Âhir gelişiyle âlemleri rahmete gark eden, kuru çölleri dua ve kutsiyetiyle cennet bahçelerine döndüren, kızlarını diri diri toprağa gömen cânileri bir çocuğun ağlayışıyla arzı titreten merhamet yumağına eviren Muhammed Efendimiz gibiydi…

Yusuf, sadece güzellerden bir güzel; Îsâ sadece tabiplerden bir tabip, âlemlere rahmet olan Muhammed Efendimiz sadece peygamberlerden bir peygamber değildi.

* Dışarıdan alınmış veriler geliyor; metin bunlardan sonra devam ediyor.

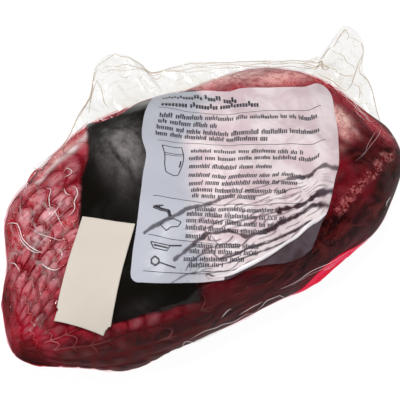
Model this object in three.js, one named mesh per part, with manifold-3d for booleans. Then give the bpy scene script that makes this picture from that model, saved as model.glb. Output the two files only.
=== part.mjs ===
// A boneless leg of lamb in elastic netting, vacuum-sealed in a clear printed bag, lying on its flat side.
// Millimetres, +Z up, +X towards the narrow end of the leg, +Y towards the bag's empty margin.
// The origin is on the ground, under the middle of the pack's outline.
import * as THREE from "three";
import { mergeVertices } from "three/addons/utils/BufferGeometryUtils.js";
import Module from "manifold-3d";

// The filled part of the bag, from end to end. A station holds, at its share of the half length,
// the front edge, the back edge, the height of the top and the height of the widest line.
const LEG_LENGTH = 280;
const STATIONS = [
  { at: -1.0, front: -53.5, back: 3, top: 62, belt: 33 },
  { at: -0.8, front: -69.5, back: 51, top: 74, belt: 36 },
  { at: -0.5, front: -78, back: 78.5, top: 84, belt: 38 },
  { at: -0.1, front: -74.5, back: 84, top: 89, belt: 40 },
  { at: 0.3, front: -71, back: 84, top: 84, belt: 40 },
  { at: 0.7, front: -57, back: 76.5, top: 76, belt: 38 },
  { at: 1.0, front: -40.5, back: 38, top: 62, belt: 34 },
];
const LEFT_TIP = { across: -31, height: 32 };
const RIGHT_TIP = { across: 3, height: 33 };
const END_SQUARENESS = 2.85; // exponents of the rounded outlines: 2 is an ellipse, more is squarer
const SECTION_SQUARENESS = 2.4;
const FLATTENED = 9; // how much of the round underside is pressed flat where the pack rests

// Muscles and pockets of juice that stand out of the even form, and waists that go in. They push
// away from a core that is shorter than the leg by this share.
const CORE_SHARE = 0.82;
const LOBES = [
  { x: -130, y: -8, z: 46, reach: 26, rise: 3.1 },
  { x: -134, y: -50, z: 26, reach: 24, rise: 5.3 },
  { x: -140, y: -24, z: 40, reach: 12, rise: -2.6 },
  { x: -112, y: 40, z: 48, reach: 26, rise: 12 },
  { x: -84, y: -74, z: 18, reach: 22, rise: 3.2 },
  { x: 66, y: -62, z: 12, reach: 26, rise: 2.6 },
  { x: -140, y: 4, z: 46, reach: 16, rise: -2.4 },
  { x: 20, y: 84, z: 60, reach: 26, rise: -2 },
  { x: 58, y: 82, z: 58, reach: 26, rise: 2 },
  { x: 96, y: 66, z: 54, reach: 26, rise: 3.9 },
  { x: 136, y: 30, z: 46, reach: 24, rise: -4.5 },
  { x: 142, y: -20, z: 24, reach: 24, rise: -4.6 },
  { x: -66, y: -80, z: 6, reach: 14, rise: 2 },
  { x: 110, y: -52, z: 12, reach: 24, rise: 1.7 },
];
// Low waves that the netting pulls into the meat. A phase starts at its last value and grows by the
// other three, in radians, for each millimetre of x, y and z.
const COARSE_WAVE = { height: 1.3, along: [0.105, 0.048, 0, 0.6], across: [0, 0.08, -0.059, 1.1] };
const FINE_WAVE = { height: 0.9, along: [0.059, -0.095, 0.077, 0] };

// The empty margin of the bag stands out behind the meat. Its rim, seen from above, left to right.
const MARGIN_RIM = [
  [-89, 68], [-66, 77], [-50, 91], [-36, 104], [-24, 121], [-9, 127], [4, 116], [11, 107],
  [39, 103], [61, 94], [104, 78], [118, 72], [143, 83], [147, 66], [138, 48], [136, 33], [129, 7],
];
const MARGIN_MIDDLE = { x: 25, y: 5 }; // the margin runs outwards from here
const MARGIN_ROOT_HEIGHT = 44;
const MARGIN_RISE = 0.3; // climb for each millimetre outwards
const MARGIN_INSET = 0.9; // where the margin starts, as a share of the way out to the meat's edge
const MARGIN_THICKNESS = 1.4;
const MARGIN_WAVE = { height: 1.1, count: 9, slowCount: 4.7, slant: 5 }; // full height at the rim

// The blank paper sticker, near the front left of the top
const STICKER = { x: -85.1, y: -32.6, width: 31.8, run: 58, turn: 50.6, gap: 0.5, thickness: 0.4 };

const REFERENCE = { x: 2.19, y: 24.36 }; // middle of the outline, in the frame of the values above

const LEG_STEPS = { around: 80, along: 44 };
const MARGIN_STEPS = { along: 46, out: 7 };
const STICKER_STEPS = { across: 6, along: 12 };

// One value of the stations at a share of the half length, on a smooth cubic through all of them.
function stationValue(key, share) {
  const last = STATIONS.length - 1;
  const slope = (k) => {
    const before = STATIONS[Math.max(k - 1, 0)];
    const after = STATIONS[Math.min(k + 1, last)];
    return (after[key] - before[key]) / (after.at - before.at);
  };
  let k = 0;
  while (k < last - 1 && share > STATIONS[k + 1].at) k += 1;
  const [a, b] = [STATIONS[k], STATIONS[k + 1]];
  const span = b.at - a.at;
  const s = (share - a.at) / span;
  const bend = s * s * (3 - 2 * s);
  return (
    a[key] + (b[key] - a[key]) * bend +
    span * (slope(k) * s * (1 - s) ** 2 - slope(k + 1) * s * s * (1 - s))
  );
}

// The cross-section at a share of the half length: its middle, half width and heights above and below.
// The fullness is 1 along the leg and falls to 0 at the tips, where the section shrinks to a point.
function crossSection(share, fullness) {
  const towards = (key, tipKey) => {
    const tip = THREE.MathUtils.mapLinear(share, -1, 1, LEFT_TIP[tipKey], RIGHT_TIP[tipKey]);
    const full = key === "ground" ? -FLATTENED : stationValue(key, share);
    return tip + (full - tip) * fullness;
  };
  const front = towards("front", "across");
  const back = towards("back", "across");
  const belt = towards("belt", "height");
  return {
    middle: (front + back) / 2,
    halfWidth: (back - front) / 2,
    belt,
    above: towards("top", "height") - belt,
    below: belt - towards("ground", "height"),
  };
}

const fullnessAt = (share) =>
  Math.max(1 - Math.abs(share) ** END_SQUARENESS, 0) ** (1 / END_SQUARENESS);

// Radius of a squarish ring with the given half axes, in the direction (c, s).
const ringRadius = (c, s, a, b, squareness) =>
  (Math.abs(c / a) ** squareness + Math.abs(s / b) ** squareness) ** (-1 / squareness);

// Height of the low waves at a point: a product of two sines, and a third sine.
function rumple({ x, y, z }) {
  const sine = ([a, b, c, start]) => Math.sin(a * x + b * y + c * z + start);
  return (
    COARSE_WAVE.height * sine(COARSE_WAVE.along) * sine(COARSE_WAVE.across) +
    FINE_WAVE.height * sine(FINE_WAVE.along)
  );
}

// Moves a point of the even form outwards by the waves and lobes, and presses the underside flat.
function swell(point, middle) {
  let rise = rumple(point);
  for (const lobe of LOBES) {
    const away = (point.x - lobe.x) ** 2 + (point.y - lobe.y) ** 2 + (point.z - lobe.z) ** 2;
    rise += lobe.rise * Math.exp(-away / lobe.reach ** 2);
  }
  const outwards = point.clone().sub(middle).normalize();
  const moved = point.clone().addScaledVector(outwards, rise);
  moved.z = Math.max(moved.z, 0);
  return moved;
}

const coreOf = (x, section) => new THREE.Vector3(x * CORE_SHARE, section.middle, section.belt);

// A point of the pack: latitude runs from tip to tip, angle runs round from the back over the top.
function packPoint(latitude, angle) {
  const [c, s] = [Math.cos(latitude), Math.sin(latitude)];
  const reach = ringRadius(c, s, 1, 1, END_SQUARENESS);
  const share = reach * s;
  const section = crossSection(share, Math.max(reach * c, 0));
  const x = (LEG_LENGTH / 2) * share;
  const core = coreOf(x, section);
  if (section.halfWidth < 1e-6) return swell(new THREE.Vector3(x, section.middle, section.belt), core);
  const [across, up] = [Math.cos(angle), Math.sin(angle)];
  const height = up >= 0 ? section.above : section.below;
  const radius = ringRadius(across, up, section.halfWidth, height, SECTION_SQUARENESS);
  const point = new THREE.Vector3(x, section.middle + radius * across, section.belt + radius * up);
  return swell(point, core);
}

// The point of the top over a place in plan. The lobes move points sideways too, so it is found
// by correcting the start by what it missed.
function topPoint(x, y) {
  let [startX, startY] = [x, y];
  let point;
  for (let round = 0; round < 8; round += 1) {
    const share = (2 * startX) / LEG_LENGTH;
    const section = crossSection(share, fullnessAt(share));
    const across = Math.min(Math.abs((startY - section.middle) / section.halfWidth), 1);
    const height = section.above * (1 - across ** SECTION_SQUARENESS) ** (1 / SECTION_SQUARENESS);
    point = swell(new THREE.Vector3(startX, startY, section.belt + height), coreOf(startX, section));
    startX += x - point.x;
    startY += y - point.y;
  }
  return point;
}

// The top over a place in plan, lifted along its own normal.
function liftedTopPoint(x, y, lift) {
  const step = 0.5;
  const point = topPoint(x, y);
  const alongX = topPoint(x + step, y).sub(point);
  const alongY = topPoint(x, y + step).sub(point);
  return point.addScaledVector(alongX.cross(alongY).normalize(), lift);
}

// How far out the meat reaches from the margin's middle, towards a place in plan.
function edgeShare(target) {
  let [inside, outside] = [0, 1];
  for (let round = 0; round < 24; round += 1) {
    const share = (inside + outside) / 2;
    const x = THREE.MathUtils.lerp(MARGIN_MIDDLE.x, target.x, share);
    const y = THREE.MathUtils.lerp(MARGIN_MIDDLE.y, target.y, share);
    const along = (2 * x) / LEG_LENGTH;
    const section = crossSection(THREE.MathUtils.clamp(along, -1, 1), fullnessAt(along));
    const within = Math.abs(along) < 1 && Math.abs(y - section.middle) < section.halfWidth;
    if (within) inside = share;
    else outside = share;
  }
  return inside;
}

const rimCurve = new THREE.CatmullRomCurve3(
  MARGIN_RIM.map(([x, y]) => new THREE.Vector3(x, y, 0)), false, "centripetal",
);

// A point of the empty margin: along its rim, and out from inside the meat to the rim.
function marginPoint(along, out, lift) {
  const rim = rimCurve.getPoint(along);
  const middle = new THREE.Vector3(MARGIN_MIDDLE.x, MARGIN_MIDDLE.y, 0);
  const root = middle.clone().lerp(rim, edgeShare(rim) * MARGIN_INSET);
  const point = root.clone().lerp(rim, out);
  const turns = 2 * Math.PI * along;
  const wave = Math.sin(MARGIN_WAVE.count * turns) +
    Math.sin(MARGIN_WAVE.slowCount * turns + MARGIN_WAVE.slant * out);
  const climb = MARGIN_RISE * point.distanceTo(root) + MARGIN_WAVE.height * out * wave;
  point.z = MARGIN_ROOT_HEIGHT + climb + lift;
  return point;
}

// Replaces every corner of a geometry by the point that the function gives for it.
function reshape(geometry, place) {
  const corners = geometry.attributes.position;
  const corner = new THREE.Vector3();
  for (let i = 0; i < corners.count; i += 1) {
    corner.fromBufferAttribute(corners, i);
    const moved = place(corner);
    corners.setXYZ(i, moved.x, moved.y, moved.z);
  }
  geometry.deleteAttribute("normal");
  geometry.deleteAttribute("uv");
  return mergeVertices(geometry, 1e-3);
}

function legGeometry() {
  const ball = new THREE.SphereGeometry(1, LEG_STEPS.around, LEG_STEPS.along);
  return reshape(ball, (corner) => {
    const latitude = Math.asin(THREE.MathUtils.clamp(corner.y, -1, 1));
    return packPoint(latitude, Math.atan2(corner.x, corner.z));
  });
}

function marginGeometry() {
  const sheet = new THREE.BoxGeometry(1, 1, 1, MARGIN_STEPS.along, 1, MARGIN_STEPS.out);
  return reshape(sheet, (corner) =>
    marginPoint(corner.x + 0.5, 0.5 - corner.z, corner.y * MARGIN_THICKNESS));
}

function stickerGeometry() {
  const turn = THREE.MathUtils.degToRad(STICKER.turn);
  const [c, s] = [Math.cos(turn), Math.sin(turn)];
  const sheet = new THREE.BoxGeometry(1, 1, 1, STICKER_STEPS.across, 1, STICKER_STEPS.along);
  return reshape(sheet, (corner) => {
    const across = corner.x * STICKER.width;
    const along = -corner.z * STICKER.run;
    const lift = STICKER.gap + (corner.y + 0.5) * STICKER.thickness;
    return liftedTopPoint(
      STICKER.x + along * c + across * s, STICKER.y + along * s - across * c, lift,
    );
  });
}

const wasm = await Module();
wasm.setup();

const solidOf = (geometry) => new wasm.Manifold(new wasm.Mesh({
  numProp: 3,
  vertProperties: Float32Array.from(geometry.attributes.position.array),
  triVerts: Uint32Array.from(geometry.index.array),
}));

function geometryOf(solid) {
  const { vertProperties, triVerts } = solid.getMesh();
  const geometry = new THREE.BufferGeometry();
  geometry.setAttribute("position", new THREE.BufferAttribute(vertProperties, 3));
  geometry.setIndex(new THREE.BufferAttribute(triVerts, 1));
  geometry.computeVertexNormals();
  return geometry;
}

function namedMesh(name, geometry, look) {
  const mesh = new THREE.Mesh(geometry, new THREE.MeshStandardMaterial(look));
  mesh.name = name;
  return mesh;
}

const sealedBag = geometryOf(solidOf(legGeometry()).add(solidOf(marginGeometry())));

const pack = new THREE.Group();
pack.add(
  namedMesh("lamb_pack", sealedBag, { color: 0x6e1420, roughness: 0.25, metalness: 0 }),
  namedMesh("paper_sticker", stickerGeometry(), { color: 0xe4dacc, roughness: 0.8, metalness: 0 }),
);
pack.position.set(-REFERENCE.x, -REFERENCE.y, 0);

export default pack;
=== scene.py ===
import bpy
import numpy as np
from mathutils import Matrix


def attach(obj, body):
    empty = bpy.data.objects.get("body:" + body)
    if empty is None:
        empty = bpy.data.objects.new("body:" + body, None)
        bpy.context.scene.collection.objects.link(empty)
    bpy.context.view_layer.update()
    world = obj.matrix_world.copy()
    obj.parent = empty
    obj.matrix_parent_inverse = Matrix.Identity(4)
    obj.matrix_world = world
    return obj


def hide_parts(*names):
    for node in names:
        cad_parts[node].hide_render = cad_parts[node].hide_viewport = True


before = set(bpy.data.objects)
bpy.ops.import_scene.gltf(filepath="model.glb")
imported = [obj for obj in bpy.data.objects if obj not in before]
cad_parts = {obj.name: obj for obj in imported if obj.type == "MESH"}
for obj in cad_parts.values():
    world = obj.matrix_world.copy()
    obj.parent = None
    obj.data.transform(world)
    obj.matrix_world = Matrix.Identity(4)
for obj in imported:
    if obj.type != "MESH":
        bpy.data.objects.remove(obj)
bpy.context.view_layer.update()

# ---------------------------------------------------------------------------------------------
# The view: a pale floor, soft studio light from above, from the left and from the front, and a
# long lens that looks down on the pack. Lengths in this file are in millimetres, in a frame whose
# middle is the leg's own; to_row turns them into the row frame's metres.
# ---------------------------------------------------------------------------------------------
REFERENCE = np.array([2.19, 24.36, 0.0])
MM = 0.001

VIEW_TURN, VIEW_RISE = np.radians(-25.0), np.radians(55.0)
VIEW_AIM, VIEW_DISTANCE = np.array([0.0, 9.5, 36.0]), 700.0
LENS, SENSOR, NEAREST, FARTHEST = 100.0, 36.0, 0.01, 20.0
WORLD_STRENGTH, FLOOR_HALF, FLOOR_GLOW = 0.08, 6.0, 0.97
FLOOR_GREY = (0.08, 0.08, 0.08)


def to_row(points):
    """Millimetres in the leg's frame to metres in the row frame: subtract the reference, scale."""
    return (np.asarray(points, float) - REFERENCE) * MM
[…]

Dört halife efendilerimiz sadece halifelerden birer halife;  İmâm-ı Azam efendimiz sadece imamlardan bir imam; Gazâlî sadece âlimlerden bir âlim; Mevlâna sadece bilgelerden bir bilge; Yunus şâirlerden bir şâir, Süleymâniye sadece camilerden bir câmi; İtrî sadece bestekârlardan bir bestekâr değildi.

Ramazan da sadece aylardan bir ay değildir.

Bayramı onun gidişine sevindiğimiz için yapmıyoruz. Onu bir defa daha hakkıyla ağırladığımızı düşünüyoruz, onu anlamayanların anlamadıklarını bize anlamayı nasip edene şükranlarımızı sunuyoruz; öyle ya bu anlayışı bahşederek bizi seçkinler arasına aldı; seçkinler, seçene hamd u senalarını arz ediyorlar.

Şimdi o tekrar gelinceye kadar on bir kardeşiyle biraz oyalanaduralım.